All of these methods restrict free international trade, some for good reason, and many just to protect inefficient industry in their own country.  Politicians use reasons like “protecting our legacy industries” in order to sell the idea.  They also sell trade restrictions on the basis of national interest, protecting industries that support the military complex, thus making it a matter of national defense.  Administrative trade policies are often initiated on the argument that it protects the safety and health of consumers, and so to anti-dumping policies are also sold to the electorate as some sort of protection from unfair foreign competition.

The consequence is that consumers pay more for less.  The politicians that implemented these restrictions usually get re-elected because they did their job of selling the policies in question as a net “benefit” to the electorate, protecting health, safety, national defense, or a variety of other reasons left to the creative processes of these same political actors.  Other possibly unintended consequences are inflation cause by currency manipulation, trade wars, and infant or legacy industries that intentionally do not modernize for efficiency because of artificial protection.

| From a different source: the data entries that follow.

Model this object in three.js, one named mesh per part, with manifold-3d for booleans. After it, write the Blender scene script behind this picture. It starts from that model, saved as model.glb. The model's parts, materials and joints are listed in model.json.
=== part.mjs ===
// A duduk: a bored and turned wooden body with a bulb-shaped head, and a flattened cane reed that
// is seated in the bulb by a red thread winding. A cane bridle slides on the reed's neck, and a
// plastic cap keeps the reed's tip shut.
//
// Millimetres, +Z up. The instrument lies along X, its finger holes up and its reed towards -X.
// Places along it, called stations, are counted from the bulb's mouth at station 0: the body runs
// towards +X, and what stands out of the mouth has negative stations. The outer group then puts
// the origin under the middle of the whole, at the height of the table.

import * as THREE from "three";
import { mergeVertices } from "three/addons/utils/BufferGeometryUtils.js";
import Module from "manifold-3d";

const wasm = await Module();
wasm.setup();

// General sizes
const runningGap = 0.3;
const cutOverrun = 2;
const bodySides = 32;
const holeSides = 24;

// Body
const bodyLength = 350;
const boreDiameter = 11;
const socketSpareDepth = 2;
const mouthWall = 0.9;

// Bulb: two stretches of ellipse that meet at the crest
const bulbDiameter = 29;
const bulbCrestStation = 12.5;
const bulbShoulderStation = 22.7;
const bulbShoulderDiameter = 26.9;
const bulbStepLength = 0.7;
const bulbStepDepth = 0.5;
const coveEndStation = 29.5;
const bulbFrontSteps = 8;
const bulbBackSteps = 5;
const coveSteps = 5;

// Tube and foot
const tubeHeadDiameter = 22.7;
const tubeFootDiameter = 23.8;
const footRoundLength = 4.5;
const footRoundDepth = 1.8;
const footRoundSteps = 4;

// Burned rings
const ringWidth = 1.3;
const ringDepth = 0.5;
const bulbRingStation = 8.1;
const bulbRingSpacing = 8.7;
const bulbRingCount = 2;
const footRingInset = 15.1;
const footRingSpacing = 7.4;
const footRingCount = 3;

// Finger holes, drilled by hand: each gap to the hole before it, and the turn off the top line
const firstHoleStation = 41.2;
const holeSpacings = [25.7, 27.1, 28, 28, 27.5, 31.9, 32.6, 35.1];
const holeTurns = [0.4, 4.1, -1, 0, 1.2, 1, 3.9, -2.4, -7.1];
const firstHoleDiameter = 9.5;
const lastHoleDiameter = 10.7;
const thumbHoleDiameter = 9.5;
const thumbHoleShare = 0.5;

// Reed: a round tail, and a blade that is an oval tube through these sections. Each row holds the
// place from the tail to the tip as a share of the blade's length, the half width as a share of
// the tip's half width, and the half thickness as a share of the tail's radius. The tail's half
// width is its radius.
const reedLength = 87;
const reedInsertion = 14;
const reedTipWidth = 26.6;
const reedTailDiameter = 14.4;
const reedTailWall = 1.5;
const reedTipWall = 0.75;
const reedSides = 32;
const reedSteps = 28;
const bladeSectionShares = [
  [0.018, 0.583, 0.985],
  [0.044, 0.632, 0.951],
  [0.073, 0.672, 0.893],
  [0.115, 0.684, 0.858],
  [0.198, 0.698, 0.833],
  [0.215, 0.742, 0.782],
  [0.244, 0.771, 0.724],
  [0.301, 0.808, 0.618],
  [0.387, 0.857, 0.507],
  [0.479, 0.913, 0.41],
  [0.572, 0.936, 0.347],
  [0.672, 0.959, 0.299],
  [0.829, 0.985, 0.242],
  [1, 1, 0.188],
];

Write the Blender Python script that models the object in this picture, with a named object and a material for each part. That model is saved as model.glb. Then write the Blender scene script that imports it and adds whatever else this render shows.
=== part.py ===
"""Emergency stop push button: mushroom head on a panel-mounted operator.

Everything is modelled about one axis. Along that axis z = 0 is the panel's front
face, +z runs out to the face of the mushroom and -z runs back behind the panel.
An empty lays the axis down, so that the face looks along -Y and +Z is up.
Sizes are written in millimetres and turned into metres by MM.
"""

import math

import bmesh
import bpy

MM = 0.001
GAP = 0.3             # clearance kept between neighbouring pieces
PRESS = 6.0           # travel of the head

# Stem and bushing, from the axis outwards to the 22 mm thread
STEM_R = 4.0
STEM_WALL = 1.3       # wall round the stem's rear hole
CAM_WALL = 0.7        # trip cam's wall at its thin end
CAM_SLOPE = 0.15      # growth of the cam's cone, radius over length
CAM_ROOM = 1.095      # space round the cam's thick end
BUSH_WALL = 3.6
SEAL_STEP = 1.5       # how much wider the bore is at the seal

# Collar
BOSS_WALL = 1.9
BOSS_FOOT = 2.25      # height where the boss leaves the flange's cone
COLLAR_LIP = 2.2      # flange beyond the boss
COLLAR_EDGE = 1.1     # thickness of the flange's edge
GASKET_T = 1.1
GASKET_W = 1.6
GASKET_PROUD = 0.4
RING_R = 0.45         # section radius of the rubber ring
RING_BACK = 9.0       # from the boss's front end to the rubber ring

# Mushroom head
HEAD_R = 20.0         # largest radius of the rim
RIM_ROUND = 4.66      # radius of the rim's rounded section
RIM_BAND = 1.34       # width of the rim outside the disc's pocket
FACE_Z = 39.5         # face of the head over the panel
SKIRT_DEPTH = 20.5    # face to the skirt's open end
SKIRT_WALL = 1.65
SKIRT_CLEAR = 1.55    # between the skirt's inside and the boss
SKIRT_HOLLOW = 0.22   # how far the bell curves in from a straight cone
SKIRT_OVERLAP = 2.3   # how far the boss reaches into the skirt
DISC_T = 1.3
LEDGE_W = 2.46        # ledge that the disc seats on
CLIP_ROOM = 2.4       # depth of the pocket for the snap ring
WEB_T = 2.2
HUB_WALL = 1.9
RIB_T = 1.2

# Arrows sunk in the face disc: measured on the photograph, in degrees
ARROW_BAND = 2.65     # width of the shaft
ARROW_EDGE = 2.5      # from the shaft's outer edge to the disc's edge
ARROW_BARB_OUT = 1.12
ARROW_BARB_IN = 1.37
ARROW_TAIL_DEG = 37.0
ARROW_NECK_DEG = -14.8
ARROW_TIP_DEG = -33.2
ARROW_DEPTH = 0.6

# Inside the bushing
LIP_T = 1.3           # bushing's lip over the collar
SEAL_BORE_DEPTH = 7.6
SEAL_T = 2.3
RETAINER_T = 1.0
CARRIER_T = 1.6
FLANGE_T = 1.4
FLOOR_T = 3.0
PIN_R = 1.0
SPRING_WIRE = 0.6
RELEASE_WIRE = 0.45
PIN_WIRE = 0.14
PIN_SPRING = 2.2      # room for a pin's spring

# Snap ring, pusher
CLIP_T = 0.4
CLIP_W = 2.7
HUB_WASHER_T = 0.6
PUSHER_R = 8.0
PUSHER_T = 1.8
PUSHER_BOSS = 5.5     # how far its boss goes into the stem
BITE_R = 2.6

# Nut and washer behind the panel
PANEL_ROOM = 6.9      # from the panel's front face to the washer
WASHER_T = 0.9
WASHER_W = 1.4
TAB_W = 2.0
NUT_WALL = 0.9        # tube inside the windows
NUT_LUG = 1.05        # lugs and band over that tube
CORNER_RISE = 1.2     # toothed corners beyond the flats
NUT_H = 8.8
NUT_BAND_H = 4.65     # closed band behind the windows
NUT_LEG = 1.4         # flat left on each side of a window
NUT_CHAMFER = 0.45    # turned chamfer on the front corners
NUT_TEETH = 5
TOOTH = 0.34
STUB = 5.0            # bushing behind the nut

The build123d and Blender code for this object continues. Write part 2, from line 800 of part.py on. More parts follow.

Most economists believe that these types of protectionist activities do more harm than good.  Few economists agree with President Trumps contention that tariffs can be used exclusively for bargaining chips to eventually lower most if not all trade barriers.  Time will tell if President Trump is right, but so far, he has re-negotiated NAFTA to the mutual benefit of all involved, has China close to a rightly needed agreement on fair trade, and has the EU coming somewhat closer to the negotiating table.  If he loses this bet it could cost him the election in 2020.  A side-note is that congress has to ratify these re-negotiated agreements, and the Democrat House is refusing to put the re-negotiated NAFTA agreement on the floor for a vote in order to stop the President from having a political victory before the 2020 election.